EXERCISE DETAILS>
Repeat the whole of the data, keeping every detail the same.

AVAILABLE DATA>
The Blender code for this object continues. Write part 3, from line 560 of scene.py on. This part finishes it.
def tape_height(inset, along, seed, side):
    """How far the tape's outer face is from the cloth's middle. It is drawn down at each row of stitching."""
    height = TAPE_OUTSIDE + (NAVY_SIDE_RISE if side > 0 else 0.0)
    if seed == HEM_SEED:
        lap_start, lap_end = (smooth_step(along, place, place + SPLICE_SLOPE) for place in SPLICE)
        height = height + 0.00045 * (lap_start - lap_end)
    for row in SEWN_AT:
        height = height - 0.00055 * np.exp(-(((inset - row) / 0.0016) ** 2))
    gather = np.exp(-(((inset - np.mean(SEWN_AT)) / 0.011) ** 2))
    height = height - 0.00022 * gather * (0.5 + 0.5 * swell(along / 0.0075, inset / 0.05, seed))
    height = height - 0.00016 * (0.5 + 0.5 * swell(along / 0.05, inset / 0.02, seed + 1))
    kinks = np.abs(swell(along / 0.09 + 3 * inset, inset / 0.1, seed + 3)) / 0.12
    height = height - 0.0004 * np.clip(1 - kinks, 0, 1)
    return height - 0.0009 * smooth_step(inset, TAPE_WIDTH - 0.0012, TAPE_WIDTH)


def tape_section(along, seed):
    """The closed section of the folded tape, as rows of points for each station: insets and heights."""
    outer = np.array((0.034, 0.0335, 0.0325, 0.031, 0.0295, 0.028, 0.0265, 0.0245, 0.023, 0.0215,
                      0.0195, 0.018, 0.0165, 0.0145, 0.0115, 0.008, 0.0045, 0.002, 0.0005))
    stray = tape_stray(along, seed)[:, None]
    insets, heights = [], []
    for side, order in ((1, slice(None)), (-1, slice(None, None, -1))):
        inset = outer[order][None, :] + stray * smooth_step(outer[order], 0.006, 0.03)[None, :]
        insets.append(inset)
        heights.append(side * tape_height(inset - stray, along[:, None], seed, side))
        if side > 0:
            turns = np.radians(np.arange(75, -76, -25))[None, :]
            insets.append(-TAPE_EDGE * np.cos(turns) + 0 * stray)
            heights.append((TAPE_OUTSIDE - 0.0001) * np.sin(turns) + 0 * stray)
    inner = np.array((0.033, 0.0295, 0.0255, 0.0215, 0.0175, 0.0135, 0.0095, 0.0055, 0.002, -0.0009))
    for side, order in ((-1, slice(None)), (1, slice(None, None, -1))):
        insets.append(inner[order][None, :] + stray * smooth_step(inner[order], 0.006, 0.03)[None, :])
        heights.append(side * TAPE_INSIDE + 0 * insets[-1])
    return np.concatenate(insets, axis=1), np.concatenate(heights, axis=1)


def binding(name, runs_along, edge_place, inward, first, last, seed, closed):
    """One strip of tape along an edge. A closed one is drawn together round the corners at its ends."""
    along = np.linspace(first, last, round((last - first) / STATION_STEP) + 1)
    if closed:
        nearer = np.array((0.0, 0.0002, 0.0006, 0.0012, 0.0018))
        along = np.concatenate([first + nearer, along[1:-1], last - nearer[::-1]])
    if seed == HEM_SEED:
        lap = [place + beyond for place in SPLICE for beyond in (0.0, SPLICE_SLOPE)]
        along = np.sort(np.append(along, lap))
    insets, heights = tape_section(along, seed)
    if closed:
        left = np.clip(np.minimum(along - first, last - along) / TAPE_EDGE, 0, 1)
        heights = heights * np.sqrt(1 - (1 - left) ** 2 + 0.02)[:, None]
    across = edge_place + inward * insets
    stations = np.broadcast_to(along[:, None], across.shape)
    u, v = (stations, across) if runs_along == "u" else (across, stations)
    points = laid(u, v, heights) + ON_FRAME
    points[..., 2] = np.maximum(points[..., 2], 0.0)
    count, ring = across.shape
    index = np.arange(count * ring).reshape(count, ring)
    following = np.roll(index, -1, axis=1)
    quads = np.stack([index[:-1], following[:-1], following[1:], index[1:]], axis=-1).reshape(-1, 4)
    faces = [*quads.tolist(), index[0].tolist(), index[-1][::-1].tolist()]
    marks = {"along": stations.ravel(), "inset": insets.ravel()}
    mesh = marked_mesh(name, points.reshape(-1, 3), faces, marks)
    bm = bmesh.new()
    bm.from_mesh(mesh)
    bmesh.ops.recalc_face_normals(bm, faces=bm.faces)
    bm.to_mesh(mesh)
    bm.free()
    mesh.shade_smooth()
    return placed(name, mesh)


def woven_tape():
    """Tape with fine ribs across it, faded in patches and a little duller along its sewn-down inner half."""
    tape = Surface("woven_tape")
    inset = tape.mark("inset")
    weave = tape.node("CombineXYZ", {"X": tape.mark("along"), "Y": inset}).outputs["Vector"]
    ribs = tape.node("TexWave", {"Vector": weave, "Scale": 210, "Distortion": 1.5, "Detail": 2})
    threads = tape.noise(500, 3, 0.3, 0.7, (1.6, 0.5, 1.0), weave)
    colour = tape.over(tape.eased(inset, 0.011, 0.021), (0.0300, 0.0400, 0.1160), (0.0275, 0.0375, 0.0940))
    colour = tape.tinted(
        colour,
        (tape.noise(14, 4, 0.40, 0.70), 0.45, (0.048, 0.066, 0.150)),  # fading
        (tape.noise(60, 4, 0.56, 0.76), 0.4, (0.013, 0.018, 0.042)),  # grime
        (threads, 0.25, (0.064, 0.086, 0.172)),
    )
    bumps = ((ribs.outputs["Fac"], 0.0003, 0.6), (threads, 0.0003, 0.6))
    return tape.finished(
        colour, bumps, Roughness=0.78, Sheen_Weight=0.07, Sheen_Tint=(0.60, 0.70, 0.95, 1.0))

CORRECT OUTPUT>
The Blender code for this object continues. Write part 3, from line 560 of scene.py on. This part finishes it.
def tape_height(inset, along, seed, side):
    """How far the tape's outer face is from the cloth's middle. It is drawn down at each row of stitching."""
    height = TAPE_OUTSIDE + (NAVY_SIDE_RISE if side > 0 else 0.0)
    if seed == HEM_SEED:
        lap_start, lap_end = (smooth_step(along, place, place + SPLICE_SLOPE) for place in SPLICE)
        height = height + 0.00045 * (lap_start - lap_end)
    for row in SEWN_AT:
        height = height - 0.00055 * np.exp(-(((inset - row) / 0.0016) ** 2))
    gather = np.exp(-(((inset - np.mean(SEWN_AT)) / 0.011) ** 2))
    height = height - 0.00022 * gather * (0.5 + 0.5 * swell(along / 0.0075, inset / 0.05, seed))
    height = height - 0.00016 * (0.5 + 0.5 * swell(along / 0.05, inset / 0.02, seed + 1))
    kinks = np.abs(swell(along / 0.09 + 3 * inset, inset / 0.1, seed + 3)) / 0.12
    height = height - 0.0004 * np.clip(1 - kinks, 0, 1)
    return height - 0.0009 * smooth_step(inset, TAPE_WIDTH - 0.0012, TAPE_WIDTH)


def tape_section(along, seed):
    """The closed section of the folded tape, as rows of points for each station: insets and heights."""
    outer = np.array((0.034, 0.0335, 0.0325, 0.031, 0.0295, 0.028, 0.0265, 0.0245, 0.023, 0.0215,
                      0.0195, 0.018, 0.0165, 0.0145, 0.0115, 0.008, 0.0045, 0.002, 0.0005))
    stray = tape_stray(along, seed)[:, None]
    insets, heights = [], []
    for side, order in ((1, slice(None)), (-1, slice(None, None, -1))):
        inset = outer[order][None, :] + stray * smooth_step(outer[order], 0.006, 0.03)[None, :]
        insets.append(inset)
        heights.append(side * tape_height(inset - stray, along[:, None], seed, side))
        if side > 0:
            turns = np.radians(np.arange(75, -76, -25))[None, :]
            insets.append(-TAPE_EDGE * np.cos(turns) + 0 * stray)
            heights.append((TAPE_OUTSIDE - 0.0001) * np.sin(turns) + 0 * stray)
    inner = np.array((0.033, 0.0295, 0.0255, 0.0215, 0.0175, 0.0135, 0.0095, 0.0055, 0.002, -0.0009))
    for side, order in ((-1, slice(None)), (1, slice(None, None, -1))):
        insets.append(inner[order][None, :] + stray * smooth_step(inner[order], 0.006, 0.03)[None, :])
        heights.append(side * TAPE_INSIDE + 0 * insets[-1])
    return np.concatenate(insets, axis=1), np.concatenate(heights, axis=1)


def binding(name, runs_along, edge_place, inward, first, last, seed, closed):
    """One strip of tape along an edge. A closed one is drawn together round the corners at its ends."""
    along = np.linspace(first, last, round((last - first) / STATION_STEP) + 1)
    if closed:
        nearer = np.array((0.0, 0.0002, 0.0006, 0.0012, 0.0018))
        along = np.concatenate([first + nearer, along[1:-1], last - nearer[::-1]])
    if seed == HEM_SEED:
        lap = [place + beyond for place in SPLICE for beyond in (0.0, SPLICE_SLOPE)]
        along = np.sort(np.append(along, lap))
    insets, heights = tape_section(along, seed)
    if closed:
        left = np.clip(np.minimum(along - first, last - along) / TAPE_EDGE, 0, 1)
        heights = heights * np.sqrt(1 - (1 - left) ** 2 + 0.02)[:, None]
    across = edge_place + inward * insets
    stations = np.broadcast_to(along[:, None], across.shape)
    u, v = (stations, across) if runs_along == "u" else (across, stations)
    points = laid(u, v, heights) + ON_FRAME
    points[..., 2] = np.maximum(points[..., 2], 0.0)
    count, ring = across.shape
    index = np.arange(count * ring).reshape(count, ring)
    following = np.roll(index, -1, axis=1)
    quads = np.stack([index[:-1], following[:-1], following[1:], index[1:]], axis=-1).reshape(-1, 4)
    faces = [*quads.tolist(), index[0].tolist(), index[-1][::-1].tolist()]
    marks = {"along": stations.ravel(), "inset": insets.ravel()}
    mesh = marked_mesh(name, points.reshape(-1, 3), faces, marks)
    bm = bmesh.new()
    bm.from_mesh(mesh)
    bmesh.ops.recalc_face_normals(bm, faces=bm.faces)
    bm.to_mesh(mesh)
    bm.free()
    mesh.shade_smooth()
    return placed(name, mesh)


def woven_tape():
    """Tape with fine ribs across it, faded in patches and a little duller along its sewn-down inner half."""
    tape = Surface("woven_tape")
    inset = tape.mark("inset")
    weave = tape.node("CombineXYZ", {"X": tape.mark("along"), "Y": inset}).outputs["Vector"]
    ribs = tape.node("TexWave", {"Vector": weave, "Scale": 210, "Distortion": 1.5, "Detail": 2})
    threads = tape.noise(500, 3, 0.3, 0.7, (1.6, 0.5, 1.0), weave)
    colour = tape.over(tape.eased(inset, 0.011, 0.021), (0.0300, 0.0400, 0.1160), (0.0275, 0.0375, 0.0940))
    colour = tape.tinted(
        colour,
        (tape.noise(14, 4, 0.40, 0.70), 0.45, (0.048, 0.066, 0.150)),  # fading
        (tape.noise(60, 4, 0.56, 0.76), 0.4, (0.013, 0.018, 0.042)),  # grime
        (threads, 0.25, (0.064, 0.086, 0.172)),
    )
    bumps = ((ribs.outputs["Fac"], 0.0003, 0.6), (threads, 0.0003, 0.6))
    return tape.finished(
        colour, bumps, Roughness=0.78, Sheen_Weight=0.07, Sheen_Tint=(0.60, 0.70, 0.95, 1.0))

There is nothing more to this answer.